GIVEN ENTRIES:
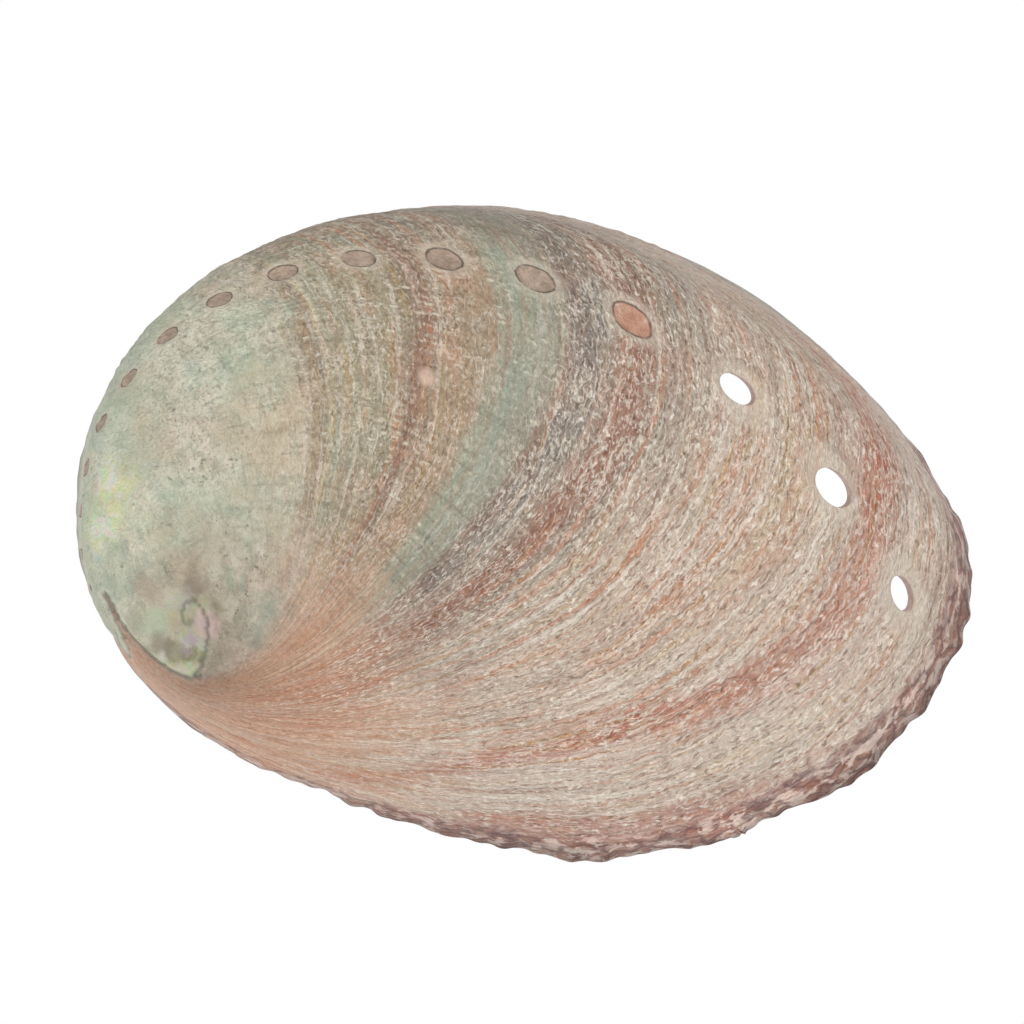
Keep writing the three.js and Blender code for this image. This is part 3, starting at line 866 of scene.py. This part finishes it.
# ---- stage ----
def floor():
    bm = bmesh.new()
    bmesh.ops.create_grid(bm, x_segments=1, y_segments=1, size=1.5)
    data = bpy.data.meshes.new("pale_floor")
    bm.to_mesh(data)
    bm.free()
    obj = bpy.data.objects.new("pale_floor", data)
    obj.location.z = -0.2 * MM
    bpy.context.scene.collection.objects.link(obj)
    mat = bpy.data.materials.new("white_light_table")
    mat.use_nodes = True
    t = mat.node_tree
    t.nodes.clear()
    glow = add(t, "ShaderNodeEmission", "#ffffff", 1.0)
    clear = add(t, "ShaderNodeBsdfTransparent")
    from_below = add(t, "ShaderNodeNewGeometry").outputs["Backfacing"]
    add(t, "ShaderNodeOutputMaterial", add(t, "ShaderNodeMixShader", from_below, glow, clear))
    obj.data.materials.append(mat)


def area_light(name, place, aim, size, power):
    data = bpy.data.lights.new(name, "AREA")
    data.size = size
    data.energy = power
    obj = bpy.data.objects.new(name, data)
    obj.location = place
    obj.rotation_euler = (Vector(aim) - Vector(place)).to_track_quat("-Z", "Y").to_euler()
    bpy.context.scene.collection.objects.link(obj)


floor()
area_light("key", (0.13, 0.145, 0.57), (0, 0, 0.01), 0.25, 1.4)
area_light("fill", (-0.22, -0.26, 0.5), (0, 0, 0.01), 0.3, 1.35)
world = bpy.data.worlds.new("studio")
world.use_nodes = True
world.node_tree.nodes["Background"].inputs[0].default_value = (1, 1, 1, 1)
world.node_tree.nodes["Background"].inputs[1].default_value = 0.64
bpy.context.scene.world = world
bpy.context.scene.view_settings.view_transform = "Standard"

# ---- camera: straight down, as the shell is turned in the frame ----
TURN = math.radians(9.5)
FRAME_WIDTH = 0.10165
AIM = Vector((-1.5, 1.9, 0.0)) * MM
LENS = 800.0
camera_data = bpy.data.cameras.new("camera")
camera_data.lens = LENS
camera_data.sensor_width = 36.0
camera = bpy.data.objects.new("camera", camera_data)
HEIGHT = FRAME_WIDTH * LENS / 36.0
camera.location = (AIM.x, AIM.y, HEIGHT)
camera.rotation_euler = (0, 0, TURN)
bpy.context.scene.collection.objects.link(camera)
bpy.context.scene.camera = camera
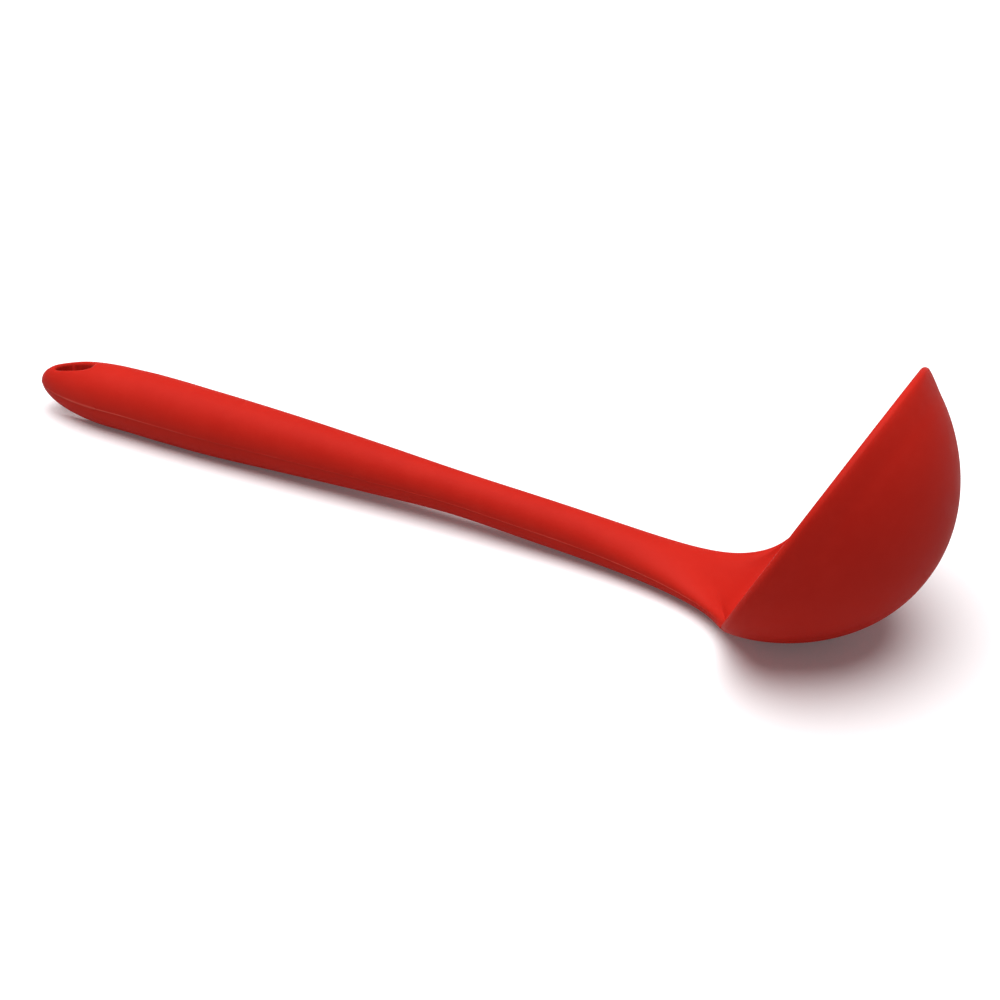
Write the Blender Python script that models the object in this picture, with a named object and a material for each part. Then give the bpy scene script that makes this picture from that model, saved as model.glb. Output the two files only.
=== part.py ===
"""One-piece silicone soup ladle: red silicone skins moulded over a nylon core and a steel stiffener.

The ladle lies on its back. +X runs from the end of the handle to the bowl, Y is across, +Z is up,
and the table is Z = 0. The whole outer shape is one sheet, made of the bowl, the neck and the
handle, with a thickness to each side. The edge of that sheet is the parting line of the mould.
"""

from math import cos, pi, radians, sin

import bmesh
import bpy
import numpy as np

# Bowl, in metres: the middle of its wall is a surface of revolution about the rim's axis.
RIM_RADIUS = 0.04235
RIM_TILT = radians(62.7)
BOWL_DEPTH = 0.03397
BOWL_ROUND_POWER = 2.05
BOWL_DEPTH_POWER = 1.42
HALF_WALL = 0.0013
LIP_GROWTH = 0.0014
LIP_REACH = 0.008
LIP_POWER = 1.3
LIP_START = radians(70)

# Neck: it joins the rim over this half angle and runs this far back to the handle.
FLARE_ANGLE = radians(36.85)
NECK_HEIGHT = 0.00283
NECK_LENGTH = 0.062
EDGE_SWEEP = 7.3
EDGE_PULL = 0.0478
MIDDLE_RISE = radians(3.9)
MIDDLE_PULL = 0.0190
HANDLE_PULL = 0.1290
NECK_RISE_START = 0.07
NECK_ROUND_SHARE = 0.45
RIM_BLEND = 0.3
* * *
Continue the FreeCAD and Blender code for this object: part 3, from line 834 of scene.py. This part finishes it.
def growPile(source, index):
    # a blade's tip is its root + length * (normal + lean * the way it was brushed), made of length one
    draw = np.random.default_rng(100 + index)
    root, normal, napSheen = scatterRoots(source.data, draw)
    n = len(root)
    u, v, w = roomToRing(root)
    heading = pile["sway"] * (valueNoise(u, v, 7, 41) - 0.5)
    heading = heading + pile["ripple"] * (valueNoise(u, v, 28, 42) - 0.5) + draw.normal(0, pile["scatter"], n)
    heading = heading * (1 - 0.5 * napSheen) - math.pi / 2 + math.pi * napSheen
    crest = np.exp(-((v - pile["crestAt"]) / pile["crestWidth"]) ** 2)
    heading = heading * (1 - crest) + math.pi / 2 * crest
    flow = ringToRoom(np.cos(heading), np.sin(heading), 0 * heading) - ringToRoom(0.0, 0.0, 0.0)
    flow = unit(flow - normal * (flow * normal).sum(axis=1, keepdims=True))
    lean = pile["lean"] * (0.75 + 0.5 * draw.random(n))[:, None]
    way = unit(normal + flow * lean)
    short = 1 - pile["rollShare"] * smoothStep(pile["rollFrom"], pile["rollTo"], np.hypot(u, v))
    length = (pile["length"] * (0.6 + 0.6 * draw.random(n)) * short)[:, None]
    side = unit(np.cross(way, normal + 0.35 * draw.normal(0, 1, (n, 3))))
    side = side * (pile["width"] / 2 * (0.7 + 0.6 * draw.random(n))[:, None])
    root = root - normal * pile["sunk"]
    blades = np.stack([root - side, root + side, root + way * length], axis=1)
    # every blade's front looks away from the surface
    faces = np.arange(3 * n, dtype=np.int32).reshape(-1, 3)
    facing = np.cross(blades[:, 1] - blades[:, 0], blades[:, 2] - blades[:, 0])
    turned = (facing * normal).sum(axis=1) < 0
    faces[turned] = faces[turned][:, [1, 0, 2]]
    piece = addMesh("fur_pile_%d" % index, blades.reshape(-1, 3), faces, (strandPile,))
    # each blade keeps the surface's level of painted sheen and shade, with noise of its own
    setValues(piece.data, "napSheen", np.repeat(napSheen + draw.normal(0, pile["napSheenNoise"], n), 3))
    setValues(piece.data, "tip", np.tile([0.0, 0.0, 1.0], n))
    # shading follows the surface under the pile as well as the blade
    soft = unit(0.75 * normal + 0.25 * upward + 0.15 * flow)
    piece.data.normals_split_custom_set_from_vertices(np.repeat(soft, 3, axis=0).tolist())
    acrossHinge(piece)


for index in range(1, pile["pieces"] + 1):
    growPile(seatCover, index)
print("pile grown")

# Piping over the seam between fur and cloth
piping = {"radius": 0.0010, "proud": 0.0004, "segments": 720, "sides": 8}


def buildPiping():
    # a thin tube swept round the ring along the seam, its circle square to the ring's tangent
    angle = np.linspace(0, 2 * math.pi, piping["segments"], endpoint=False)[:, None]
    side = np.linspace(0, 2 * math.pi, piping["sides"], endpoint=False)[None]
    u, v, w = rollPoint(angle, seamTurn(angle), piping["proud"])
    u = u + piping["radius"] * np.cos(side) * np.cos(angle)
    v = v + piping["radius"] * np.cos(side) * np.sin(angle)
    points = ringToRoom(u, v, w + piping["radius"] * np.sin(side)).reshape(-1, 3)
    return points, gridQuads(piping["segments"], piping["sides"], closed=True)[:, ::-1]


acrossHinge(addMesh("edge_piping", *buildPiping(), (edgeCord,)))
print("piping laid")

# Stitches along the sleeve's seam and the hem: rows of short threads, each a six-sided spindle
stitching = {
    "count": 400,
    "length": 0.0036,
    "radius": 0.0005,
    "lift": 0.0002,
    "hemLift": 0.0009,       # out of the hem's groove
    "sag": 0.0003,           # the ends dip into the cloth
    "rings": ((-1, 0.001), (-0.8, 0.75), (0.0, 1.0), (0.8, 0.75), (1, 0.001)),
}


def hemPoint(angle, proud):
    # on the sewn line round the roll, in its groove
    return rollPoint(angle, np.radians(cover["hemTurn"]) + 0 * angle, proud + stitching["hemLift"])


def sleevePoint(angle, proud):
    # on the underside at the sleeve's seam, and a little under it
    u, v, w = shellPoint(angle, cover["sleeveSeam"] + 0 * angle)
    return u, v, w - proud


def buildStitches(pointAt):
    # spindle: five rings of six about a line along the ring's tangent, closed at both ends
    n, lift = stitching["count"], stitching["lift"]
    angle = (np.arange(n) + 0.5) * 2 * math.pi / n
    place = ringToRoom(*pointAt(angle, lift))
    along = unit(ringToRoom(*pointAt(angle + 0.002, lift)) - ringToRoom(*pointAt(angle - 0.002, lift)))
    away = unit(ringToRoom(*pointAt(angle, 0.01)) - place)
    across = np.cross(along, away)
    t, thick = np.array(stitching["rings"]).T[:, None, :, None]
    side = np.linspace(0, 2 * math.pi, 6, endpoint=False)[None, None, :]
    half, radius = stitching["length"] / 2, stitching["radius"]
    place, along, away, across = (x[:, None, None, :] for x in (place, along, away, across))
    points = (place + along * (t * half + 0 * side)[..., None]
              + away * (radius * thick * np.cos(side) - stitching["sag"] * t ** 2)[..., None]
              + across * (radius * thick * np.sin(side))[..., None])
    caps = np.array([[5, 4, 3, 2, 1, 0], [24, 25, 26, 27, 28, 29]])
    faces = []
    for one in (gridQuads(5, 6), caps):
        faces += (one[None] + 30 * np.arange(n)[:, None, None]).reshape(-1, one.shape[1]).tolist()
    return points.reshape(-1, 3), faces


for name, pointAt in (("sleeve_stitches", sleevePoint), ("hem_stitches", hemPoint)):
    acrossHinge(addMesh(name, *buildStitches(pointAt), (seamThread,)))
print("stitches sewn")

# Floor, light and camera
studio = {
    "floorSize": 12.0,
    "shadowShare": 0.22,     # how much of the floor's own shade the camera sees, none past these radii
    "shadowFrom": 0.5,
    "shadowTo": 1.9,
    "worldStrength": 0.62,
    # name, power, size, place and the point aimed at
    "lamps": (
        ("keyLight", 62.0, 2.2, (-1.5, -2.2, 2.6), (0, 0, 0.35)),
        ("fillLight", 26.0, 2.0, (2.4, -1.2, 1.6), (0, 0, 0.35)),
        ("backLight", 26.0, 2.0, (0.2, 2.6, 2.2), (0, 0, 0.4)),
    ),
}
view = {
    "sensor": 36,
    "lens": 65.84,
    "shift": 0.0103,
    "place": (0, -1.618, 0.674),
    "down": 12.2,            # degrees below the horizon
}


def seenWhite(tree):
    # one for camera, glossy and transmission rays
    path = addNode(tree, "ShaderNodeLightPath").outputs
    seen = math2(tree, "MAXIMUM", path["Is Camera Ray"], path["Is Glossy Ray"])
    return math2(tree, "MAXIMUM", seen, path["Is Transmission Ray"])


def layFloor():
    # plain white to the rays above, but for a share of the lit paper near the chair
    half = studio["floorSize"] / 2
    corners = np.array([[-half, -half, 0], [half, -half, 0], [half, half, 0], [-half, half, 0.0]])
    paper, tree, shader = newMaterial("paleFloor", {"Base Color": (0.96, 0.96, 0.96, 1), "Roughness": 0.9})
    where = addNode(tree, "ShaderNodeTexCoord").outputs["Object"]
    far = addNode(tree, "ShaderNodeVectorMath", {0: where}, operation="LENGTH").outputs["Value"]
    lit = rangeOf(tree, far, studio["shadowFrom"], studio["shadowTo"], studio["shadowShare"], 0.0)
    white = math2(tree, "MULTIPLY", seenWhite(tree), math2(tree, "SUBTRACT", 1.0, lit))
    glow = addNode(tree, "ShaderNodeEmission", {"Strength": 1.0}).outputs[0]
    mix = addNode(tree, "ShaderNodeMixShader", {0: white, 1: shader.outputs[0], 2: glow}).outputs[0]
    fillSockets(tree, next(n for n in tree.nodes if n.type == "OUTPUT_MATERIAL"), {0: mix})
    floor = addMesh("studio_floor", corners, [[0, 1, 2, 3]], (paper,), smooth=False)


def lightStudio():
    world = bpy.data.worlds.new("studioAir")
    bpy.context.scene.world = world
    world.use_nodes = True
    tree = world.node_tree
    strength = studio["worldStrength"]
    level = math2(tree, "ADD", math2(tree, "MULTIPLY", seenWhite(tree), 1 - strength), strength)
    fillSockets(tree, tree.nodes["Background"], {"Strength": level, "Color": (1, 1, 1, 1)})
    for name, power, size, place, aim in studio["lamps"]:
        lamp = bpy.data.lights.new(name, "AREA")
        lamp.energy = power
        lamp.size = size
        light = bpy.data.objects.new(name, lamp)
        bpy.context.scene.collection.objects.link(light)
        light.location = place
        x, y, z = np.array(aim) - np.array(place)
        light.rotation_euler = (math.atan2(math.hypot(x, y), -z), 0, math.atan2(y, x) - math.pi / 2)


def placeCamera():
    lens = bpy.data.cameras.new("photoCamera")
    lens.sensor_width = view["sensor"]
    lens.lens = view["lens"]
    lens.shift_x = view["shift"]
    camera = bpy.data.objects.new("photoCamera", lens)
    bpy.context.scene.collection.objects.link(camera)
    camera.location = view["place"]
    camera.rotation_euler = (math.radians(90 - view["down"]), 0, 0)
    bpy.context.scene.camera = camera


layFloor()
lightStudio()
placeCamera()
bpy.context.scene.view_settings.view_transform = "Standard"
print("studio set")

EXERCISE BRIEF: In the listing above, find the line containing "Write the Blender" and the line containing "RIM_BLEND = 0.3", then quote both, plus every line between them, exactly as written.

TASK SOLUTION:
Write the Blender Python script that models the object in this picture, with a named object and a material for each part. Then give the bpy scene script that makes this picture from that model, saved as model.glb. Output the two files only.
=== part.py ===
"""One-piece silicone soup ladle: red silicone skins moulded over a nylon core and a steel stiffener.

The ladle lies on its back. +X runs from the end of the handle to the bowl, Y is across, +Z is up,
and the table is Z = 0. The whole outer shape is one sheet, made of the bowl, the neck and the
handle, with a thickness to each side. The edge of that sheet is the parting line of the mould.
"""

from math import cos, pi, radians, sin

import bmesh
import bpy
import numpy as np

# Bowl, in metres: the middle of its wall is a surface of revolution about the rim's axis.
RIM_RADIUS = 0.04235
RIM_TILT = radians(62.7)
BOWL_DEPTH = 0.03397
BOWL_ROUND_POWER = 2.05
BOWL_DEPTH_POWER = 1.42
HALF_WALL = 0.0013
LIP_GROWTH = 0.0014
LIP_REACH = 0.008
LIP_POWER = 1.3
LIP_START = radians(70)

# Neck: it joins the rim over this half angle and runs this far back to the handle.
FLARE_ANGLE = radians(36.85)
NECK_HEIGHT = 0.00283
NECK_LENGTH = 0.062
EDGE_SWEEP = 7.3
EDGE_PULL = 0.0478
MIDDLE_RISE = radians(3.9)
MIDDLE_PULL = 0.0190
HANDLE_PULL = 0.1290
NECK_RISE_START = 0.07
NECK_ROUND_SHARE = 0.45
RIM_BLEND = 0.3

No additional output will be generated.